We watched as the water was emptied from the tanker into two reservoirs and it took only a few minutes to fill one of them and part of the other. 




Then the tanker left to refill. The fire fighters worked efficiently to set up the equipment necessary to spray the grass around the old structure.




The chief kept a sharp eye on the situation and directed his crew where he saw a need. 


Sparks rose high into the air though they posed no threat to the house or the out building. The fire fighters checked the buildings periodically to see if they were hot, then sprayed them down with water via the pumper trucks.




They were concerned especially about the windows of the house which, if too hot, would break when the cold water hit the glass.





As the last of the tallest timbers disappeared, Gerard said, “I wonder what father would think of this.”

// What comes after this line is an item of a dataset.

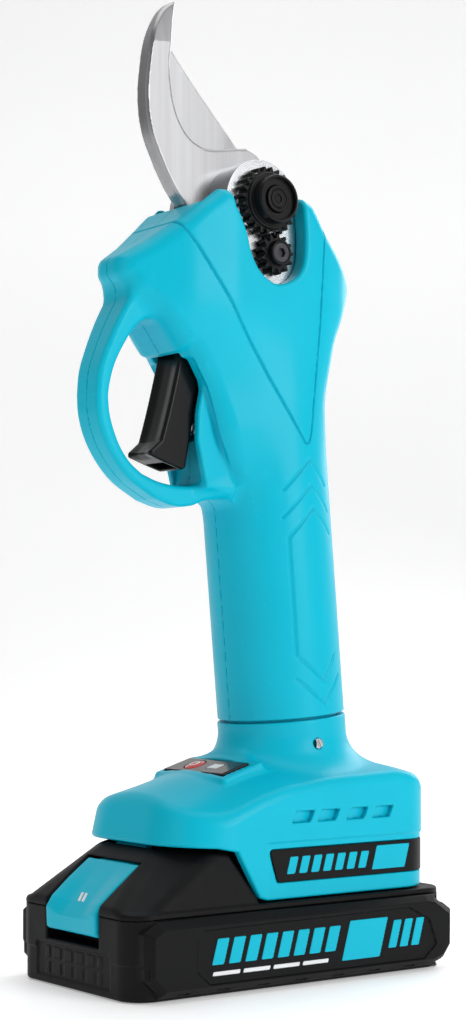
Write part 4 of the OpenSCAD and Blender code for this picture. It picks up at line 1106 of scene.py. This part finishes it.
# ---- Finishes of the CAD pieces that stay as they are ----


def ringed(name, color, roughness):
    """Turned metal: fine rings round the pivot axis."""
    shader = Shader(name, color, roughness, Metallic=1.0, Anisotropic=0.3)
    place = shader.node("ShaderNodeMapping")
    place.inputs["Location"].default_value = (-PIVOT_X * MM, 0, -PIVOT_Z * MM)
    shader.link(shader.coords, place.inputs["Vector"])
    rings = shader.node("ShaderNodeTexWave", wave_type="RINGS", rings_direction="Y")
    rings.inputs["Scale"].default_value = 700
    rings.inputs["Distortion"].default_value = 0.6
    rings.inputs["Detail"].default_value = 2
    shader.link(place.outputs["Vector"], rings.inputs["Vector"])
    cloud = shader.noise(50, 3)
    base = shader.blend(shader.spread(cloud, 0, 1), color, tuple(c * 0.85 for c in color))
    rough = shader.spread(rings.outputs["Fac"], roughness - 0.04, roughness + 0.06, 0, 1)
    return shader.finish(base, rough, shader.bump(rings.outputs["Fac"], 0.000004))


def wound(name, color, roughness, pitch):
    """A wrap or winding: thin parallel lines along one axis."""
    shader = Shader(name, color, roughness)
    lines = shader.node("ShaderNodeTexWave", bands_direction="Z")
    lines.inputs["Scale"].default_value = pitch
    lines.inputs["Distortion"].default_value = 0.4
    shader.link(shader.coords, lines.inputs["Vector"])
    base = shader.blend(shader.spread(lines.outputs["Fac"], 0, 1, 0, 1), color,
        tuple(c * 0.7 for c in color))
    rough = shader.spread(shader.noise(90, 3), roughness - 0.05, roughness + 0.08)
    return shader.finish(base, rough, shader.bump(lines.outputs["Fac"], 0.00002))


FINISHES = {
    "blade_steel": blade_steel,
    "cast_frame": ringed("cast_frame", (0.72, 0.73, 0.75), 0.24),
    "dark_steel": black_oxide,
    "bright_steel": machined("bright_steel", (0.62, 0.63, 0.65), 0.25),
    "bronze": machined("bronze", (0.60, 0.42, 0.20), 0.32),
    "teal_plastic": teal_plastic,
    "black_plastic": black_plastic,
    "pack_plastic": pack_plastic,
    "red_plastic": red_plastic,
    "lens": white_plastic,
    "board": machined("board", (0.02, 0.16, 0.07), 0.35, metallic=0.0),
    "board_parts": machined("board_parts", (0.05, 0.05, 0.055), 0.4, metallic=0.2),
    "wire": moulded_plastic("wire", (0.5, 0.02, 0.02), 0.4, grain=500),
    "cell_wrap": wound("cell_wrap", (0.08, 0.22, 0.5), 0.35, 40),
    "contact": machined("contact", (0.83, 0.60, 0.28), 0.22),
    "nickel": machined("nickel", (0.66, 0.64, 0.60), 0.28),
    "screw": machined("screw", (0.05, 0.05, 0.055), 0.32, metallic=0.8),
    "motor_steel": machined("motor_steel", (0.38, 0.39, 0.41), 0.35),
}
for part in frame["record"]["subparts"]:
    node = bpy.data.objects[part["node"]]
    finish = FINISHES[part["material_slot"]]
    node.data.materials.clear()
    node.data.materials.append(finish)


# ---- Stage, lights and camera ----


def area_light(name, at, to, size, energy, color=(1, 1, 1)):
    light = bpy.data.lights.new(name, "AREA")
    light.shape = "RECTANGLE"
    light.size, light.size_y = size
    light.energy = energy
    light.color = color
    obj = bpy.data.objects.new(name, light)
    obj.location = at
    obj.rotation_euler = (Vector(to) - Vector(at)).to_track_quat("-Z", "Y").to_euler()
    bpy.context.scene.collection.objects.link(obj)


def floor():
    """A pale sweep that runs up behind the tool."""
    mesh = bpy.data.meshes.new("floor")
    sweep = bmesh.new()
    reach, bend = 3.0, 0.6
    rows = [(-reach, 0)] + [(0.9 + bend * math.sin(a), bend * (1 - math.cos(a)))
        for a in np.linspace(0, 1.45, 12)]
    heading = Vector((math.sin(CAMERA_TURN), math.cos(CAMERA_TURN)))
    across = Vector((heading.y, -heading.x))
    lines = []
    for along, up in rows + [(rows[-1][0] + 0.2, 3.0)]:
        lines.append([sweep.verts.new((*(heading * along + across * side * reach), up))
            for side in (-1, 1)])
    for a, b in zip(lines, lines[1:]):
        sweep.faces.new((a[0], a[1], b[1], b[0]))
    sweep.to_mesh(mesh)
    sweep.free()
    mesh.shade_smooth()
    obj = bpy.data.objects.new("floor", mesh)
    bpy.context.scene.collection.objects.link(obj)
    shader = Shader("floor", (0.93, 0.93, 0.93), 0.55)
    tint = shader.blend(shader.spread(shader.noise(3, 2), 0, 1), (0.93, 0.93, 0.93),
        (0.9, 0.9, 0.905))
    shader.bsdf.inputs["Emission Color"].default_value = (1, 1, 1, 1)
    shader.bsdf.inputs["Emission Strength"].default_value = 0.3
    obj.data.materials.append(shader.finish(tint))


CAMERA_TURN = math.radians(36.5)  # the camera looks along (sin, cos) of this
floor()
area_light("key", (0.35, -1.15, 0.55), (0, 0, 0.13), (0.6, 0.9), 8)
area_light("fill", (-1.1, -0.25, 0.5), (0, 0, 0.13), (0.5, 1.0), 1.0)
area_light("rim", (0.9, 0.3, 0.7), (0, 0, 0.15), (0.5, 1.0), 4)
area_light("top", (0.0, 0.1, 1.2), (0, 0, 0.1), (1.0, 1.0), 5)
world = bpy.data.worlds.new("studio")
world.use_nodes = True
world.node_tree.nodes["Background"].inputs["Color"].default_value = (1, 1, 1, 1)
world.node_tree.nodes["Background"].inputs["Strength"].default_value = 0.3
bpy.context.scene.world = world
bpy.context.scene.view_settings.view_transform = "Standard"

camera = bpy.data.cameras.new("camera")
camera.sensor_width = 36
camera.lens = 70.94
camera.shift_y = 0.127
camera.clip_start = 0.01
camera_object = bpy.data.objects.new("camera", camera)
camera_object.location = (-0.35925, -0.49177, 0.101)
camera_object.rotation_euler = (math.pi / 2, 0, -CAMERA_TURN)
bpy.context.scene.collection.objects.link(camera_object)
bpy.context.scene.camera = camera_object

“I wondered how you felt about it,” I said. Then added, “How old was the barn?”


Gerard, from the seat of his walker, spoke of the one hundred and fifty year old building which his father had bought from the Duffy family. His earliest memories of the barn go back to age four. By the time he was six, he was driving a tractor.


He remembered both his mother and father around the barn where they kept cows and the horses used to plow the fields. They both worked hard, as did the children as they grew.


Gerard remembered how his father reconfigured the barn over time and you could see, as the flames reflected in his fading eyes, the memories were easily accessible in his mind’s eye. He didn’t want to miss this occasion, the end of Duffy’s barn.


Later, Lucy asked Gerard if he wanted to go back to the Home and he said, “Yes.” 


You can't burn the memories from a mind and the feelings from a heart.